Корреспонденции с фронта замалчивали такие сцены. Однако игра в футбол под Лавентье считается достоверной — благодаря Берти Фелстиду и его полковому товарищу Роберту Грейвсу, который в 1929 г. описал эту историю в своем романе «Goodbye to All That» («Прощайте все»).
Письма с фронта тоже дают информацию о дружеских встречах на фронте. Немецкий ефрейтор Адольф Бенедикт сообщал 16 июня 1915 г. своим родителям: «Мы находимся недалеко от французов, и частенько бывает, что мы перебрасываем французам леденцы и получаем за это шоколад. Французы перебрасывают нам также записки, в которых сообщают, что с их стороны предстоит штурм, и просят нас открыть огонь посильнее, чтобы атака не состоялась». Днем позже он добавил: «Сегодня французы бросили записку, в которой были такие слова: «Не стрелять старый состав». Действительно, ночью не было сделано ни одного выстрела, кроме пушечных. Я туг растянулся, так что можно подумать, что я здесь на летнем отдыхе».

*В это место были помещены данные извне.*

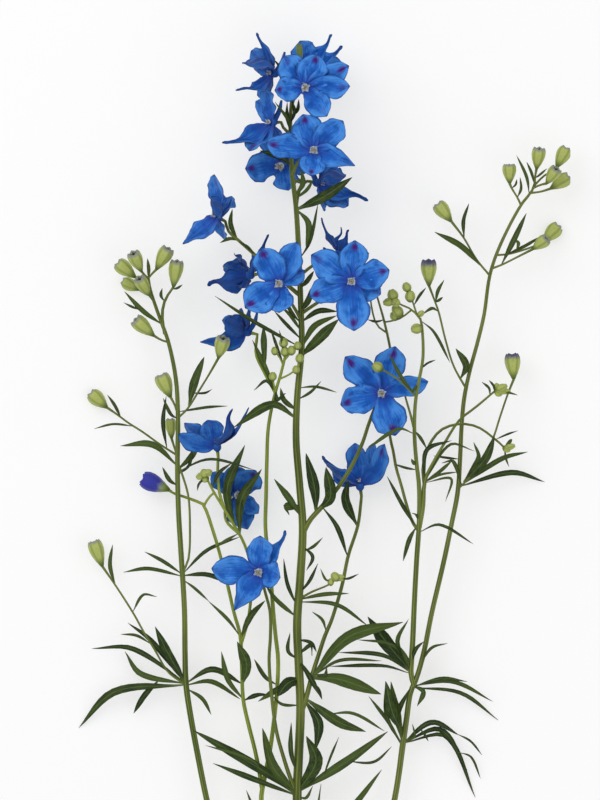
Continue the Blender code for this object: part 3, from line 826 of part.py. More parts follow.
def fused(name, solids, finish):
    """One named object and one body for all the solids that have grown together."""
    node = meshObject(name, solids[0])
    if len(solids) > 1:
        node.data = joinedMesh(node, solids)
        node.data.name = name
    node.data.materials.clear()
    node.data.materials.append(finish)
    node.data.shade_smooth()
    node.data.set_sharp_from_angle(angle=sharpAngle)


def stemSidesFor(radius):
    if radius > 2:
        return stemSides
    if radius > 1.35:
        return 6
    if radius > 0.95:
        return 5
    return 4 if radius > 0.62 else 3


def stemPath(route):
    step = stemStep * route[0][3] ** 0.5
    fewest = min(len(route) - 1, 4)
    return smoothPath(route, max(fewest, round(pathLength(route) / step)))


def mainStemPath(route):
    """A straight flat-bottomed length at the cut end, then the smooth curve."""
    straight = [(0.0, cutEndY, restHeight, stemRadius), (0.0, flatEndY, restHeight, stemRadius)]
    return straight + smoothPath(route, mainStemSteps)


def nearestSpot(point, first, second):
    along = second - first
    share = (point - first).dot(along) / max(along.dot(along), 1e-9)
    return first + along * min(max(share, seatShare), 1.0 - seatShare)


def seatOn(axes, point):
    """The nearest place on the middle line of what has grown so far."""
    point = Vector(point)
    best = point
    gap = seatReach
    for axis in axes:
        for first, second in zip(axis, axis[1:]):
            spot = nearestSpot(point, Vector(first[:3]), Vector(second[:3]))
            if (spot - point).length < gap:
                gap = (spot - point).length
                best = spot
    return best


def leafRoute(axes, number, base, middle, tip):
    """A blade's middle line from its seat, and the direction that its face looks in."""
    lean = math.radians(leafLean) * math.sin(2.4 * number)
    along = (Vector(tip) - Vector(base)).normalized()
    facing = Vector((0, 0, 1)) + along.cross(Vector((0, 0, 1))) * math.tan(lean)
    return (seatOn(axes, base), Vector(middle), Vector(tip)), facing


def greenSolids(node):
    """All the stems, stalks, buds and leaves that grow together as one node."""
    solids = []
    axes = []

    def grow(path, sides=None):
        axes.append(path)
        solids.append(tube(path, sides or stemSidesFor(path[0][3])))

    for owner, route in stemRoutes:
        if owner == node:
            isTrunk = node == "main_stem"
            grow(mainStemPath(route) if isTrunk else stemPath(route))
    for owner, bloom, route in stalkRoutes:
        if owner == node:
            end = stalkEnd(bloom)
            near = end - Vector(bloomPlaces[bloom][1]).normalized() * stalkLead
            seat = seatOn(axes, route[0][:3])
            path = stemPath(((*seat, route[0][3]), *route[1:], (*near, stalkRadius)))
            grow(path + [(*end, stalkRadius)])
    for owner, base, tip, width, route in budPlaces:
        if owner == node:
            seat = seatOn(axes, route[0])
            grow(budPath(base, tip, width, (seat, *route[1:])), budSides)
    for owner, route in twigRoutes:
        if owner == node:
            seat = seatOn(axes, route[0][:3])
            grow(stemPath(((*seat, route[0][3]), *route[1:])))
    for number, (owner, base, middle, tip, width) in enumerate(leafBlades):
        if owner == node:
            route, facing = leafRoute(axes, number, base, middle, tip)
            isLong = math.dist(base, tip) > longLeaf
            outline = leafOutline if isLong else bractOutline
            axes.append(bladePath(route, outline))
            solids.append(blade(route, width, bladeThickness, outline, facing, leafFold, leafWave))
    for owner, middle, width in tinyBudPlaces:
        if owner == node:
            solids.append(tinyBud(seatOn(axes, middle), middle, width))
    return solids


def spurLine(facing):
    """Which way a spur bends, and its length."""
    rise = Vector(spurRise) - facing * facing.dot(Vector(spurRise))
    if rise.length > 0.5:
        return rise.normalized(), spurLength
    rise = Vector((0, 0, -1)) + facing * facing.z
    return rise.normalized(), shortSpur * spurLength


def bloomSolids(name):
    """The sepals, spur and base of one bloom, and separately its small pale centre."""
    middle, facing, sepals = bloomPlaces[name]
    facing = Vector(facing).normalized()
    middle = Vector(middle)
    profile = ((0.0, 1.15), (0.6 * receptacleDepth, receptacleRadius),
               (receptacleDepth + receptacleRise, 1.8))
    back = middle - facing * receptacleDepth
    solids = [turned(back, facing, profile, bloomSides)]
    for number, (tip, width) in enumerate(sepals):
        outline = tailedOutline if number in tailedSepals.get(name, ()) else sepalOutline
        solids.append(sepal(middle, facing, tip, width, -0.45 * (number % 2), outline))
    rise, length = spurLine(facing)
    root = middle - facing * 1.2
    bend = root - facing * spurBack[0] * length + rise * spurUp[0] * length
    end = root - facing * spurBack[1] * length + rise * spurUp[1] * length
    places = zip((root, bend, end), spurRadii)
    spur = smoothPath([(*place, radius) for place, radius in places], 3)
    solids.append(taperedTube(spur, 4))
    size = centreSizes.get(name, 1.0)
    front = middle + facing * (receptacleRise + jointGap)
    core = ((0.0, 1.5 * size), (1.6 * size, centreRadius * size), (4.0 * size, 0.9 * size))
    return solids, [turned(front, facing, core, centreSides)]

greenNodes = {
    "main_stem": ((0.10, 0.20, 0.04), 0.55),
    "left_lateral": ((0.13, 0.23, 0.05), 0.55),
    "right_lateral": ((0.13, 0.23, 0.05), 0.55),
    "right_inner_lateral": ((0.14, 0.24, 0.05), 0.55),
    "centre_branch": ((0.20, 0.30, 0.06), 0.55),
}
sepalColor = (0.02, 0.13, 0.62)
centreColor = (0.62, 0.58, 0.46)


def clearScene():
    for thing in list(bpy.data.objects):
        bpy.data.objects.remove(thing)


def buildPlant():
    clearScene()
    for node, (color, roughness) in greenNodes.items():
        fused(node, greenSolids(node), material(node + "_green", color, roughness))
    blue = material("sepal_blue", sepalColor, 0.6)
    cream = material("centre_cream", centreColor, 0.7)
    for name in bloomPlaces:
        sepals, core = bloomSolids(name)
        fused(name, sepals, blue)
        fused(name + "_centre", core, cream)


buildPlant()
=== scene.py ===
# Branching delphinium: fine sepals, pale centres, ribbed stems, buds and leaves over the plain solids
import math
import random

import bpy
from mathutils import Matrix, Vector


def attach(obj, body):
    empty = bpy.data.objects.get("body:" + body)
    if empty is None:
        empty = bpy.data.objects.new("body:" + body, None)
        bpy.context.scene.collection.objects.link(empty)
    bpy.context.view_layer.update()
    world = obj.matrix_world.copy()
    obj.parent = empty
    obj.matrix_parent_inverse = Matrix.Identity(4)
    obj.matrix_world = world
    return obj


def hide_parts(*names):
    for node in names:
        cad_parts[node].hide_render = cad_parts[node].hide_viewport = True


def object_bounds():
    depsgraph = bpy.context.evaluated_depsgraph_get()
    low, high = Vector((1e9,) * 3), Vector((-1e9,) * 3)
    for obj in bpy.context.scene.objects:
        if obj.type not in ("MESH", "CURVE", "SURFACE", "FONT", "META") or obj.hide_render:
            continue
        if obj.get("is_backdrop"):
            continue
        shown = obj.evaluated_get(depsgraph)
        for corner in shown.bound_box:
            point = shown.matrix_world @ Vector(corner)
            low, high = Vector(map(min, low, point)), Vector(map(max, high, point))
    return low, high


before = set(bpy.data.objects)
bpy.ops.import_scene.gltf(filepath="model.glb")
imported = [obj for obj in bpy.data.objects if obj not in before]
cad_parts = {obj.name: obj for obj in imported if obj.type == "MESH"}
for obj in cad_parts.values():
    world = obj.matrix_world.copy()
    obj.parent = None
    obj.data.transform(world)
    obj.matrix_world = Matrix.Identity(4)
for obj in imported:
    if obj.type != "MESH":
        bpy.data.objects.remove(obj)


def noteSize(stage, notes):
    notes[stage] = [[float(value) for value in corner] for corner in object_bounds()]


sizeNotes = {}
noteSize("frame", sizeNotes)

# Everything below is drawn in millimetres, then moved to the frame and scaled to metres
millimetre = 0.001
restOffset = Vector((0.0, 170.0, 0.0))
inset = 0.00005     # how far, in metres, the pieces stay inside the plain solids' box
clearance = 0.35    # from a bloom to its stalk and to its centre, as between the plain solids
trunkRadius = 2.9
restHeight = trunkRadius * math.cos(math.pi / 8)    # the trunk's middle line above the table
greenNodes = ("main_stem", "left_lateral", "right_lateral", "right_inner_lateral", "centre_branch")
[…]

Но война не стала дачным местом для солдат на фронте. С течением времени «дикие» перемирия прекратились. О рождественских встречах в 1916 и 1917 гг. не сообщается. Ежедневное пребывание на грани жизни и смерти не оставляло шансов для маленьких перемирий на фронтах. В конце большой войны в Европе оплакивали больше десяти миллионов погибших или пропавших без вести. Никогда так и не удалось возместить кровавую жертву целого поколения цветущей молодежи, принесенной на алтарь этой войны. Об этом с горечью писал будущий издатель Готфрид Берман Фишер. «В знаменитых битвах первых недель войны были уничтожены прекрасные дарования, их уже никогда не удастся восполнить. Мысль о том, как развивалась бы последующая история Германии, если бы в ней участвовали эти юноши, ставшие солдатами, впоследствии никогда не покидала меня».
1917 год. Миф о Мате Хари
Благодаря своим экзотическим танцам она стала воплощением женщины-соблазнительницы. Во время Первой мировой войны немецкой секретной службе удалось завербовать имевшую всеобщий успех куртизанку в качестве агента. Но игра в высокую политику довела ее до беды. В 1917 г. за государственную измену ее судили и казнили.
В костюме, от которого захватывало дух и который больше обнажал, чем скрывал, она, казалось, явилась из мира сказочного Востока. Одевшись только в прозрачные покрывала, украсив руки, лодыжки и голову экзотическими кольцами, диадемами и орнаментами, в начале XX века она танцевала в Париже и лишила рассудка и состояния многих мужчин своего времени. Что вполне понятно: на рубеже нового века ничего подобного Мате Хари мир еще не видел. В течение кратчайшего времени танцовщица завоевала своим храмовым стриптизом высшее общество, своими выступлениями в парижских салонах и прочих местах восхищала дипломатов, министров и принцев. Все они были в полной власти «индийской баядеры» — а она была всего лишь авантюристкой. Родившись в голландском городке Леуварден, Маргарета Гертреда Зелле (таким было ее гражданское имя) стала эротическим символом своего времени. Она придумала себе новое имя — Мата Хари — и с помощью драматичной биографии, насколько фантастической, настолько и лживой, создала собственный миф. Если бы Маргарета Гертреда Зелле, она же Мата Хари, осталась только исполнительницей экзотических танцев, мир, безусловно, забыл бы о ней. Но 15 октября 1917 г. Мата Хари была расстреляна как двойной агент и потому до сих пор считается символическим образом женского искусства обольщения и смертельной шпионской деятельности. Роковая женщина из нидерландской провинции, приехавшая в Париж, чтобы завоевать мир, заплатила жизнью за свое тщеславие — после современного «процесса над ведьмами», спровоцированного Первой мировой войной.